WHAT YOU WILL DO: Using the records below, quote only the span that opens with the line containing "make_front_shell()" and closes with the line containing "for body, members", exactly and inclusively.

:::

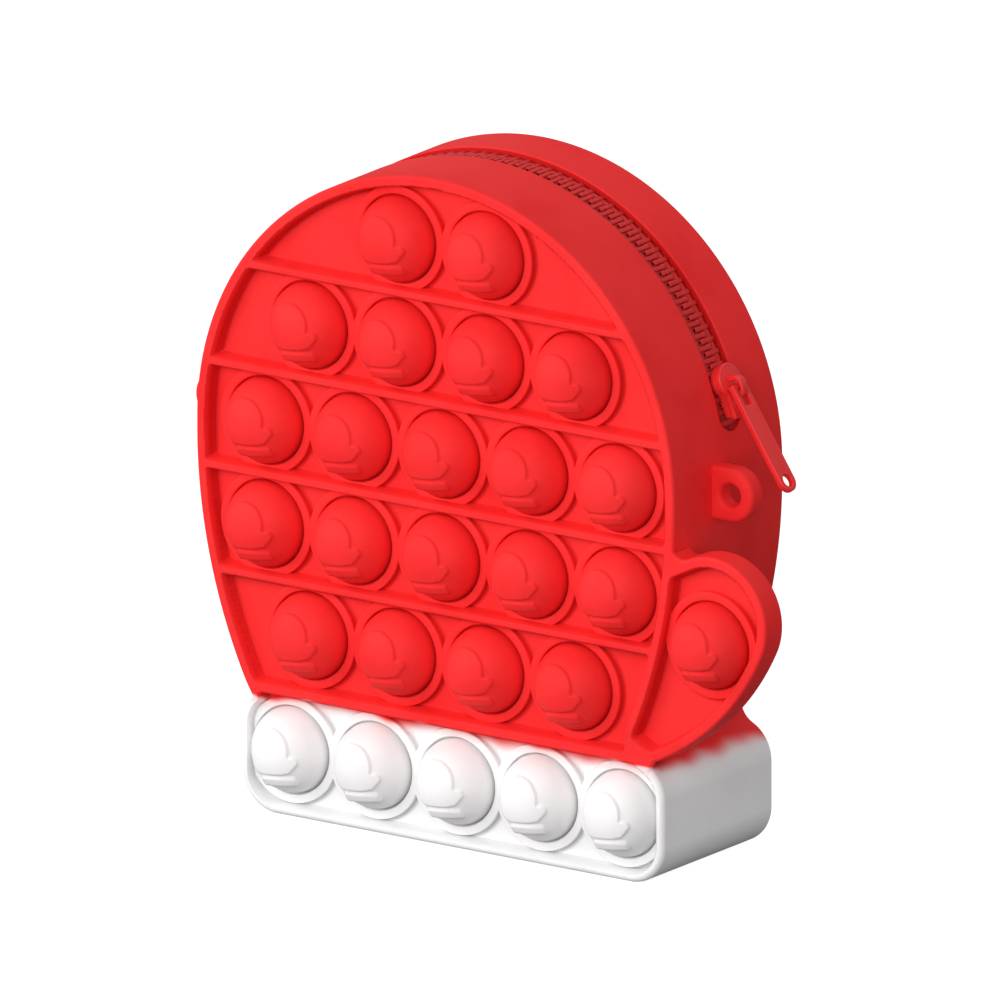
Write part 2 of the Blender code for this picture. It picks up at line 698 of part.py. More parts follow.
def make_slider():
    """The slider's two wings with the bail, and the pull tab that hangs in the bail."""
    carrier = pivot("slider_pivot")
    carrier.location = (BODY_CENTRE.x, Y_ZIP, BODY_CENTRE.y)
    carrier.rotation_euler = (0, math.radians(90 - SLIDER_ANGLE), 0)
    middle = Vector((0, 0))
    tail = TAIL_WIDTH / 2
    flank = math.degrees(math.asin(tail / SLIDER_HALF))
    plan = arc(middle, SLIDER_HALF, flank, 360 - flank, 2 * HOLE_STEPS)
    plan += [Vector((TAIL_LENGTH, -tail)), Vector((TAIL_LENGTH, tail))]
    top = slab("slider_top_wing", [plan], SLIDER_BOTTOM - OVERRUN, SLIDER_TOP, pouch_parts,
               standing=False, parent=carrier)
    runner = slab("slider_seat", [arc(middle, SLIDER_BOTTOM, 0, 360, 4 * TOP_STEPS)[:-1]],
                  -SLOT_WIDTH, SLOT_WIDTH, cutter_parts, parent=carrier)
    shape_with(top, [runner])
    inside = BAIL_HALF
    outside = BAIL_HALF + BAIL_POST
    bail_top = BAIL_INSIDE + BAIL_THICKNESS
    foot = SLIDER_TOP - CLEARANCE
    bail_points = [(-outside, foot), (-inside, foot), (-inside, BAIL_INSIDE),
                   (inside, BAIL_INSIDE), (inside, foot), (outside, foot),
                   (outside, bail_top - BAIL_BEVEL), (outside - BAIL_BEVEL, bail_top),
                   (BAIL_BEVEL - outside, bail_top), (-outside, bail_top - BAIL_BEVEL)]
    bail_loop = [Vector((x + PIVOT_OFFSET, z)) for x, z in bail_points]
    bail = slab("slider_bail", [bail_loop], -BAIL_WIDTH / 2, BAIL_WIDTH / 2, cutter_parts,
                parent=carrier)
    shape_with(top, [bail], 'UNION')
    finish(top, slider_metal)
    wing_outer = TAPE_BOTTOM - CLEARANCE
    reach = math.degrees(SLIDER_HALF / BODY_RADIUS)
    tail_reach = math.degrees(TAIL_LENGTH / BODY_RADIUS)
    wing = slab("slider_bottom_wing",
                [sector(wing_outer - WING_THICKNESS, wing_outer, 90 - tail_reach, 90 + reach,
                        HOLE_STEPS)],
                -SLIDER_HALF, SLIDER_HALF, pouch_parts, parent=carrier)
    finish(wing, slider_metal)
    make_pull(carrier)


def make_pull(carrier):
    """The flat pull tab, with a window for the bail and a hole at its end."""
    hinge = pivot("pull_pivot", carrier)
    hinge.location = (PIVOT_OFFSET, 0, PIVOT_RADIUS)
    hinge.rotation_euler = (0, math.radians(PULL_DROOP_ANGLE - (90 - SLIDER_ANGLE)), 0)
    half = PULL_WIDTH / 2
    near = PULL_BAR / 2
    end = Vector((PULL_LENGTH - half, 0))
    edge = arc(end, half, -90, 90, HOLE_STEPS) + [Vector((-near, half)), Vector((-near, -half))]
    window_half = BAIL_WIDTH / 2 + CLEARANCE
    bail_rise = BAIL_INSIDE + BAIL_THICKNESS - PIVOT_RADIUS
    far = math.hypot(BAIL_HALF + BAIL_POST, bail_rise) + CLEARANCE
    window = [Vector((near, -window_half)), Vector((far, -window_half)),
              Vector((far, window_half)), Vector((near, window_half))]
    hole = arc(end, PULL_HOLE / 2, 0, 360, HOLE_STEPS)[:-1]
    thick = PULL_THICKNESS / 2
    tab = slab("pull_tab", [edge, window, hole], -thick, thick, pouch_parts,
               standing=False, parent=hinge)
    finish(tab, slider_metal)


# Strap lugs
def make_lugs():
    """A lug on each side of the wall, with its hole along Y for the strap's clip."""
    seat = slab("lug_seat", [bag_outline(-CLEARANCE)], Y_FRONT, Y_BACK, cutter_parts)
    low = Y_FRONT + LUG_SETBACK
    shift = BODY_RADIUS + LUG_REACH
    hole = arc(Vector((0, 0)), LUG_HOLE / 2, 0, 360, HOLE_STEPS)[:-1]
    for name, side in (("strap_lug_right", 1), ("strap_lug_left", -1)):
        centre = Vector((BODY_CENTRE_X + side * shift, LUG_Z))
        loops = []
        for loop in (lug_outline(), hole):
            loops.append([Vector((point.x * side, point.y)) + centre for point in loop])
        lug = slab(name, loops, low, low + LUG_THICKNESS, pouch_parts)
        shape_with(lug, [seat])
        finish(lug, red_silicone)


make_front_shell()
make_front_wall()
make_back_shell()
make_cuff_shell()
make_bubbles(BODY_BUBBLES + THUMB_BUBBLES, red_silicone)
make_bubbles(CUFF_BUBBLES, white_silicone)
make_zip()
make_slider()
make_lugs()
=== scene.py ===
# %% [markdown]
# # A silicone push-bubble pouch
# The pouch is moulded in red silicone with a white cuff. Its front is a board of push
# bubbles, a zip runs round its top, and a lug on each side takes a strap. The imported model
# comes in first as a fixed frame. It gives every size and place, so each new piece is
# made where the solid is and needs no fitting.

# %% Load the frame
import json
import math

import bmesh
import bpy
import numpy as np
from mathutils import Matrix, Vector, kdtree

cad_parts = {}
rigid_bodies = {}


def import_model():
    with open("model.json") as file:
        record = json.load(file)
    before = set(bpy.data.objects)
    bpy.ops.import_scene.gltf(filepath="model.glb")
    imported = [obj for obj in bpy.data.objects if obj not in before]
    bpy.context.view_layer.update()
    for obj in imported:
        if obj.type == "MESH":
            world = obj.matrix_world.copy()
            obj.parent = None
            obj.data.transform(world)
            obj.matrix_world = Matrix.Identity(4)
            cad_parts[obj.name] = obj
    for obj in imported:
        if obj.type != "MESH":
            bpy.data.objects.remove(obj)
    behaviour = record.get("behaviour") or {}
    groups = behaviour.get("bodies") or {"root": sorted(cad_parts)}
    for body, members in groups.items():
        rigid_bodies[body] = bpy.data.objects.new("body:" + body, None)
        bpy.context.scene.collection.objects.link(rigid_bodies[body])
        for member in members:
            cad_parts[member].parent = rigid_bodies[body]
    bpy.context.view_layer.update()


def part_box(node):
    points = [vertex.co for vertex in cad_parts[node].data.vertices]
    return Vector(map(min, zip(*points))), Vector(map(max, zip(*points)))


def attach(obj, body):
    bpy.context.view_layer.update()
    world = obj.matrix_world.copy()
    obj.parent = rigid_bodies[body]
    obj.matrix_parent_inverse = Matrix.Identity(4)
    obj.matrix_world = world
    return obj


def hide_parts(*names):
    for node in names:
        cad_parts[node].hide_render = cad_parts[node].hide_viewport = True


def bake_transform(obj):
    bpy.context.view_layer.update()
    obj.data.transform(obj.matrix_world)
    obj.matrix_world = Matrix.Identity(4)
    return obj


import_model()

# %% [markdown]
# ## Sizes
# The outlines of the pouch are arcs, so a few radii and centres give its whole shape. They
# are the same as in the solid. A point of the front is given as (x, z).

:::

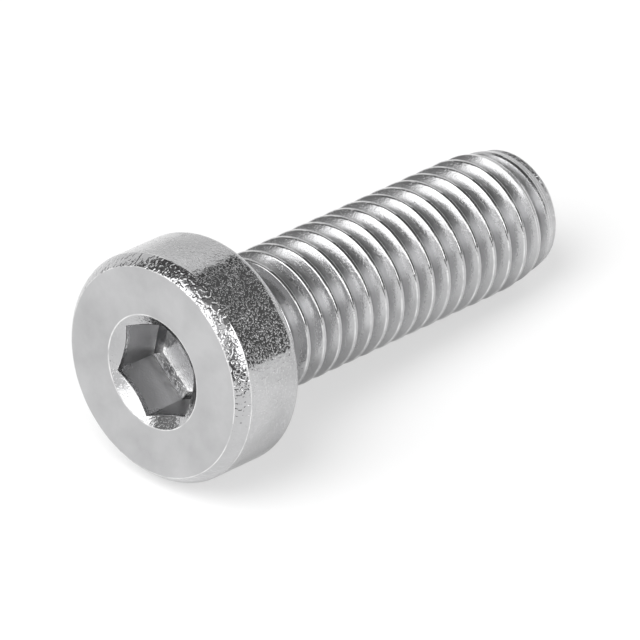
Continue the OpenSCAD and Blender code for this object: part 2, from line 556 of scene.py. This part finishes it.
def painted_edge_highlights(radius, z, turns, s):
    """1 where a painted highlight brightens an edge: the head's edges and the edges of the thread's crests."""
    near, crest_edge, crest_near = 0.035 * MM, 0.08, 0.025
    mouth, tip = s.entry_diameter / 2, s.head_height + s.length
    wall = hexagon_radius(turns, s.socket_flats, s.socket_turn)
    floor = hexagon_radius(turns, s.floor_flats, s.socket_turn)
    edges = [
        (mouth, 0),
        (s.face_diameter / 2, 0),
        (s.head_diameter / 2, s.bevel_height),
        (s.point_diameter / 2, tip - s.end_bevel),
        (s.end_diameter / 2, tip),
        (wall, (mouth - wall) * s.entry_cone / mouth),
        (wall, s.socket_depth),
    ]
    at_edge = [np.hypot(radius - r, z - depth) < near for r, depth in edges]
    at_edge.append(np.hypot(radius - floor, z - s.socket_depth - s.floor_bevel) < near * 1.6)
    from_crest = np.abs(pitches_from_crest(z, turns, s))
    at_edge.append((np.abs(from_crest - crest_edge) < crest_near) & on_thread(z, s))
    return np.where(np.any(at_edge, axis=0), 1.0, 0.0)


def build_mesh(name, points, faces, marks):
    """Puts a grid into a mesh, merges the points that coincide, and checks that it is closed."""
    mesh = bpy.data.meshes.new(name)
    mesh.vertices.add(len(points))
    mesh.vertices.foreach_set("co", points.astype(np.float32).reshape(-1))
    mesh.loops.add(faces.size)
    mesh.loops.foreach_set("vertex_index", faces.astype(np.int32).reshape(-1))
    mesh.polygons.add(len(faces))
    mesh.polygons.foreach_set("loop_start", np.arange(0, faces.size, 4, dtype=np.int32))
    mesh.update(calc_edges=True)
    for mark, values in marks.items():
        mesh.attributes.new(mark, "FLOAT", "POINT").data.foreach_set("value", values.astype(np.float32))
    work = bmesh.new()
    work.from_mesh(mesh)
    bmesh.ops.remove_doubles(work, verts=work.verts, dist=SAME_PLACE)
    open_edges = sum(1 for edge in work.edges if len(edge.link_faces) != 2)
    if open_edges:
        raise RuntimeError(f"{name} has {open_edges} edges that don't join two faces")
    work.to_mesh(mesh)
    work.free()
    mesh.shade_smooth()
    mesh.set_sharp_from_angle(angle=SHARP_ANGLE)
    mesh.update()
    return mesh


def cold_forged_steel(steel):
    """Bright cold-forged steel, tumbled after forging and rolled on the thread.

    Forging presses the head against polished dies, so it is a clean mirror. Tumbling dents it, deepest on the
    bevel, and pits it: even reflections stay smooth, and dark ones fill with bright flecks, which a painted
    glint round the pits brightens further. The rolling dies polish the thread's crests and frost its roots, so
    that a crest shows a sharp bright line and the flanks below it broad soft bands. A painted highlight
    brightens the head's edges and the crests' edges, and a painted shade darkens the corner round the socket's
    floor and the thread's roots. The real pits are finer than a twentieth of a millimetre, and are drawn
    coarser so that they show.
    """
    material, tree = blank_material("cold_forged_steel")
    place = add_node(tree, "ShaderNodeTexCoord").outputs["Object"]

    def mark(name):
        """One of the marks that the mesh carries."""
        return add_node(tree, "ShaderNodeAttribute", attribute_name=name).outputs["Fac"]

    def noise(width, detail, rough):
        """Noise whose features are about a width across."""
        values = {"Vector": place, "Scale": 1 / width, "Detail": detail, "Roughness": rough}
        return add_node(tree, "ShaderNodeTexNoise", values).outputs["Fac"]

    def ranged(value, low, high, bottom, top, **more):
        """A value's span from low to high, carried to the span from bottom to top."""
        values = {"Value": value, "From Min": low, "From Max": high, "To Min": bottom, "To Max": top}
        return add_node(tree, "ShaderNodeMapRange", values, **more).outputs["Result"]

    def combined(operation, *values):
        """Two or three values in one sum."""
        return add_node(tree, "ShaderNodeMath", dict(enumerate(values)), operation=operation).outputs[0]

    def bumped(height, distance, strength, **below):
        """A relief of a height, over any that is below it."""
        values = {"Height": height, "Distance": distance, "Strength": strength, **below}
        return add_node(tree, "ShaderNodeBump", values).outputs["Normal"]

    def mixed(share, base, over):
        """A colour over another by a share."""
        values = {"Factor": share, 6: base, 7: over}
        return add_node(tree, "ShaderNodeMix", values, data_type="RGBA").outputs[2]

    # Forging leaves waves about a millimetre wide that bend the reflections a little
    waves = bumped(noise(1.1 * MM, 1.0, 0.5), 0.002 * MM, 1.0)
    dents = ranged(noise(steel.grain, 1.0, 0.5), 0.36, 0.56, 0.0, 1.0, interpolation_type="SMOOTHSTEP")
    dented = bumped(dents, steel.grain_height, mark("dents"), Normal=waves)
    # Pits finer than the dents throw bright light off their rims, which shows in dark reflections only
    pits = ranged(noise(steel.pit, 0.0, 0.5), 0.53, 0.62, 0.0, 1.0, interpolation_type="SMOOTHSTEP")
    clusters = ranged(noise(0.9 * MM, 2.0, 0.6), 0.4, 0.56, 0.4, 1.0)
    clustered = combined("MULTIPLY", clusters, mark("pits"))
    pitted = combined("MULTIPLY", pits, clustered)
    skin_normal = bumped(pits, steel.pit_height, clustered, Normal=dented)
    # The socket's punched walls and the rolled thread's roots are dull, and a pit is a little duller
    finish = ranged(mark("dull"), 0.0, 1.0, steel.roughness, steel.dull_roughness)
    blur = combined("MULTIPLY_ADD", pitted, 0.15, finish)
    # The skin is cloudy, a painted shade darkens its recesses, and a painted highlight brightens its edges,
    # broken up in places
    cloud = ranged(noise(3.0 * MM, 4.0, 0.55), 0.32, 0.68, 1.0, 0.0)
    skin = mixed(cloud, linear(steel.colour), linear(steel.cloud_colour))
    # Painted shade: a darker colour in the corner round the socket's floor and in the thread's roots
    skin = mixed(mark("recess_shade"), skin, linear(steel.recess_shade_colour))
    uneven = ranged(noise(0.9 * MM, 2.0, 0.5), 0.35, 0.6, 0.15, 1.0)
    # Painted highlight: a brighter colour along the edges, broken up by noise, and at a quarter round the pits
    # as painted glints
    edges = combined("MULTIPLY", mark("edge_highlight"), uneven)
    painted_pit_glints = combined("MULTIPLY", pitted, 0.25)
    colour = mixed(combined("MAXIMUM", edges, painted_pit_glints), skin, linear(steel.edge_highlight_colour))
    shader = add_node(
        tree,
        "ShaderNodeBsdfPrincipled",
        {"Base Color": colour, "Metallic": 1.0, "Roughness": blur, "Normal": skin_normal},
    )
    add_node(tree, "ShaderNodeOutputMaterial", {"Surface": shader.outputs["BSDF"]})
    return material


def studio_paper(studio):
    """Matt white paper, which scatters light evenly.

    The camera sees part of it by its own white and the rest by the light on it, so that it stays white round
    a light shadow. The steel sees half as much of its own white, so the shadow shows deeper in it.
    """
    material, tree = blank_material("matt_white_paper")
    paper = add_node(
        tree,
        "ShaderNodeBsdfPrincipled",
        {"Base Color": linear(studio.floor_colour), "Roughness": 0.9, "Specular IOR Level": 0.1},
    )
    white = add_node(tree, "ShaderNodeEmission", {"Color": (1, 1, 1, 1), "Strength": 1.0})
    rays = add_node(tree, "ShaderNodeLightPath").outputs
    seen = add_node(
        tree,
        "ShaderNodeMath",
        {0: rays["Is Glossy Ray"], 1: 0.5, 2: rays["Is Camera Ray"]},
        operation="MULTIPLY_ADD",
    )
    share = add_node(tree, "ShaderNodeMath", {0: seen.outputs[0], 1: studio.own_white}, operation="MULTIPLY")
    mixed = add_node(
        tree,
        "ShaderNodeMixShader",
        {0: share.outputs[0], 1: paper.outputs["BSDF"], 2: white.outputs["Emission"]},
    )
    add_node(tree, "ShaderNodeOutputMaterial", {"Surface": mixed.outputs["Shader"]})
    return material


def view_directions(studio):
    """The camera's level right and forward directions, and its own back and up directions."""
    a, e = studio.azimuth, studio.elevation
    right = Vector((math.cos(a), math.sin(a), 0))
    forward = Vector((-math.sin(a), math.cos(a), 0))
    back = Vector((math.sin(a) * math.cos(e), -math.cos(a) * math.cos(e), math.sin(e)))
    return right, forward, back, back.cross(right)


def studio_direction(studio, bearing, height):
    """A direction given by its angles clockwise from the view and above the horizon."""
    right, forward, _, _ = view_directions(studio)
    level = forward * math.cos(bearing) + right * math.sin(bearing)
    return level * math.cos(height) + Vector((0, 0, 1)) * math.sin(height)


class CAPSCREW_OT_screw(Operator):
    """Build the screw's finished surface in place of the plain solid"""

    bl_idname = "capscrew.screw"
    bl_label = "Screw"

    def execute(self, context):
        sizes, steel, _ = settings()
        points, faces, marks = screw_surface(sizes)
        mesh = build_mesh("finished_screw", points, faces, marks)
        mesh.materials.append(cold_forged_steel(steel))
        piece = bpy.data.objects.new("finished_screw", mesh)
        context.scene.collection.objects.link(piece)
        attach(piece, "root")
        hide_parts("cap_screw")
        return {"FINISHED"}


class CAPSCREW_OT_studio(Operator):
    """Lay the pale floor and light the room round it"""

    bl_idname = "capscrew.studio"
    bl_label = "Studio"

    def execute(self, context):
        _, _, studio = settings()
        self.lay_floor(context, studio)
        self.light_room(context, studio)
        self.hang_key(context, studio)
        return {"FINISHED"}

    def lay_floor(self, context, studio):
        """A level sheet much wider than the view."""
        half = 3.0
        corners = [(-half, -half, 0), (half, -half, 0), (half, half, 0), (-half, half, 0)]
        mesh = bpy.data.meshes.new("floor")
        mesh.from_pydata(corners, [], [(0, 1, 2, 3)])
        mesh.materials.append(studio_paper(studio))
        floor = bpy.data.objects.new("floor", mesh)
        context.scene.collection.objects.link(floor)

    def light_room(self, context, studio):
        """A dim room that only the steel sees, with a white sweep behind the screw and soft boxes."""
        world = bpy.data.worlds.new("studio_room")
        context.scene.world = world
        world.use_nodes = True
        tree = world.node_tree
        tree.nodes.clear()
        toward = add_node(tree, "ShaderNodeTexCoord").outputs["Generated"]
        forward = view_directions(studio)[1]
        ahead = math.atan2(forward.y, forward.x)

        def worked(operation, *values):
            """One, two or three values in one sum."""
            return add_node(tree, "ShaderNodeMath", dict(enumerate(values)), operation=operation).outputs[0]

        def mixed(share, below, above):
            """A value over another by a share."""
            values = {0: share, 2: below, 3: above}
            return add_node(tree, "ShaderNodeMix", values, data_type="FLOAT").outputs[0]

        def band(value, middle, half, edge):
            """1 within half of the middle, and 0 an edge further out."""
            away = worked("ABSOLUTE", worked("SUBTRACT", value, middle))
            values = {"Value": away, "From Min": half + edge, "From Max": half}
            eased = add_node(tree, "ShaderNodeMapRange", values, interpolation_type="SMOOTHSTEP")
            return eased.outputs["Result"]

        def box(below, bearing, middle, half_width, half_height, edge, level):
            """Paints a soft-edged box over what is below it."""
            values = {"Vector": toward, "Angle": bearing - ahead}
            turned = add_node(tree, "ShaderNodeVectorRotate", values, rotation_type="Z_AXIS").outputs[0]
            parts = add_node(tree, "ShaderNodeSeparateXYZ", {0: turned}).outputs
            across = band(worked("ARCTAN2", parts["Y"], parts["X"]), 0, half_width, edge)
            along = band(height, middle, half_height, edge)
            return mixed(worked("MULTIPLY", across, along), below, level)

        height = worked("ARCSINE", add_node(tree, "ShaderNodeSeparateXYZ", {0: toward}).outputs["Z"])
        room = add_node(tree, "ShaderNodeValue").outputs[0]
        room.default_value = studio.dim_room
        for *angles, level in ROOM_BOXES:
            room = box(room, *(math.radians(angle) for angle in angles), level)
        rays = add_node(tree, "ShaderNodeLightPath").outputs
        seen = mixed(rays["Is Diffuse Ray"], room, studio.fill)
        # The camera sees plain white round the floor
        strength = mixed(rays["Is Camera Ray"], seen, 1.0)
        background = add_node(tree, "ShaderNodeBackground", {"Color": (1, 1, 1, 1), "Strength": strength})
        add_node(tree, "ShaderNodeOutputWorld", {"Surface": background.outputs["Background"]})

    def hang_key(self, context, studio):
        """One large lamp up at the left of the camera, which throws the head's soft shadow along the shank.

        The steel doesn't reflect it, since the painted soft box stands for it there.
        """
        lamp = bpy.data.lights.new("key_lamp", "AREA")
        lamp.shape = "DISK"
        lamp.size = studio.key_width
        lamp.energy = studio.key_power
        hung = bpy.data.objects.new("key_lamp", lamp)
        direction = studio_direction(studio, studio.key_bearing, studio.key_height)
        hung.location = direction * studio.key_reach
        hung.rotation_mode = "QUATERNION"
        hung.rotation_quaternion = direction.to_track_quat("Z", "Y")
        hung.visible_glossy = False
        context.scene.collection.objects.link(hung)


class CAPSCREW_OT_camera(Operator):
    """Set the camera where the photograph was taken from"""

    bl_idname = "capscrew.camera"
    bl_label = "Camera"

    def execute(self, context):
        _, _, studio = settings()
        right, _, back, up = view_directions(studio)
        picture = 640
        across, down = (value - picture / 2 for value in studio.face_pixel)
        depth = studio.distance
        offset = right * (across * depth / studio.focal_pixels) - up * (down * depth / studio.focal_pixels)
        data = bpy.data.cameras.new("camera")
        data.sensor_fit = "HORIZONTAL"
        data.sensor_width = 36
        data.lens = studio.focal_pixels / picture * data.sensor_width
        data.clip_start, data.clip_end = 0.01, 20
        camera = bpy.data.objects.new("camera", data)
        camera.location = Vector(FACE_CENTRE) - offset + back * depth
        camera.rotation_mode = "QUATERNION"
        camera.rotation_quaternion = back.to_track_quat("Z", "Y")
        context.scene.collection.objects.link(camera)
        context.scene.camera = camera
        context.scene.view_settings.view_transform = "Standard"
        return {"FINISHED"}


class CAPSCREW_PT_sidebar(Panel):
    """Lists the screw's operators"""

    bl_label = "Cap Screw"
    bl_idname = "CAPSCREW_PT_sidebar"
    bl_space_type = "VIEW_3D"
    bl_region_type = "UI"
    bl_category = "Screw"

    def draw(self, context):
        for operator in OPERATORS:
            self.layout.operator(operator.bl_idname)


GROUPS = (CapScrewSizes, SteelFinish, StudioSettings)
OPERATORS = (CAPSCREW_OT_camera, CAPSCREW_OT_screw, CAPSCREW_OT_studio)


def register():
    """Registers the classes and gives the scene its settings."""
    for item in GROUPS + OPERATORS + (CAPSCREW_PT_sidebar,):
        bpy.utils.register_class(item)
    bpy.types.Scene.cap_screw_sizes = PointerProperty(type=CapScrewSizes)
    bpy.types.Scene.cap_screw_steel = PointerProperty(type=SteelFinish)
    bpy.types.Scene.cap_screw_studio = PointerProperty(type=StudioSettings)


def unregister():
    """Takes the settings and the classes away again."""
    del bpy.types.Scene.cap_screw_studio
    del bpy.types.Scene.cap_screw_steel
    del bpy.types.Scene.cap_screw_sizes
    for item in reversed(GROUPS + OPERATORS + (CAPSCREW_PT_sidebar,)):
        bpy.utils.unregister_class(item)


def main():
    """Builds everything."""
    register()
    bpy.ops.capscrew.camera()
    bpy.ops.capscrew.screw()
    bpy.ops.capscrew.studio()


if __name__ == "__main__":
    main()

:::

FINISHED ANSWER:
make_front_shell()
make_front_wall()
make_back_shell()
make_cuff_shell()
make_bubbles(BODY_BUBBLES + THUMB_BUBBLES, red_silicone)
make_bubbles(CUFF_BUBBLES, white_silicone)
make_zip()
make_slider()
make_lugs()
=== scene.py ===
# %% [markdown]
# # A silicone push-bubble pouch
# The pouch is moulded in red silicone with a white cuff. Its front is a board of push
# bubbles, a zip runs round its top, and a lug on each side takes a strap. The imported model
# comes in first as a fixed frame. It gives every size and place, so each new piece is
# made where the solid is and needs no fitting.

# %% Load the frame
import json
import math

import bmesh
import bpy
import numpy as np
from mathutils import Matrix, Vector, kdtree

cad_parts = {}
rigid_bodies = {}


def import_model():
    with open("model.json") as file:
        record = json.load(file)
    before = set(bpy.data.objects)
    bpy.ops.import_scene.gltf(filepath="model.glb")
    imported = [obj for obj in bpy.data.objects if obj not in before]
    bpy.context.view_layer.update()
    for obj in imported:
        if obj.type == "MESH":
            world = obj.matrix_world.copy()
            obj.parent = None
            obj.data.transform(world)
            obj.matrix_world = Matrix.Identity(4)
            cad_parts[obj.name] = obj
    for obj in imported:
        if obj.type != "MESH":
            bpy.data.objects.remove(obj)
    behaviour = record.get("behaviour") or {}
    groups = behaviour.get("bodies") or {"root": sorted(cad_parts)}
    for body, members in groups.items():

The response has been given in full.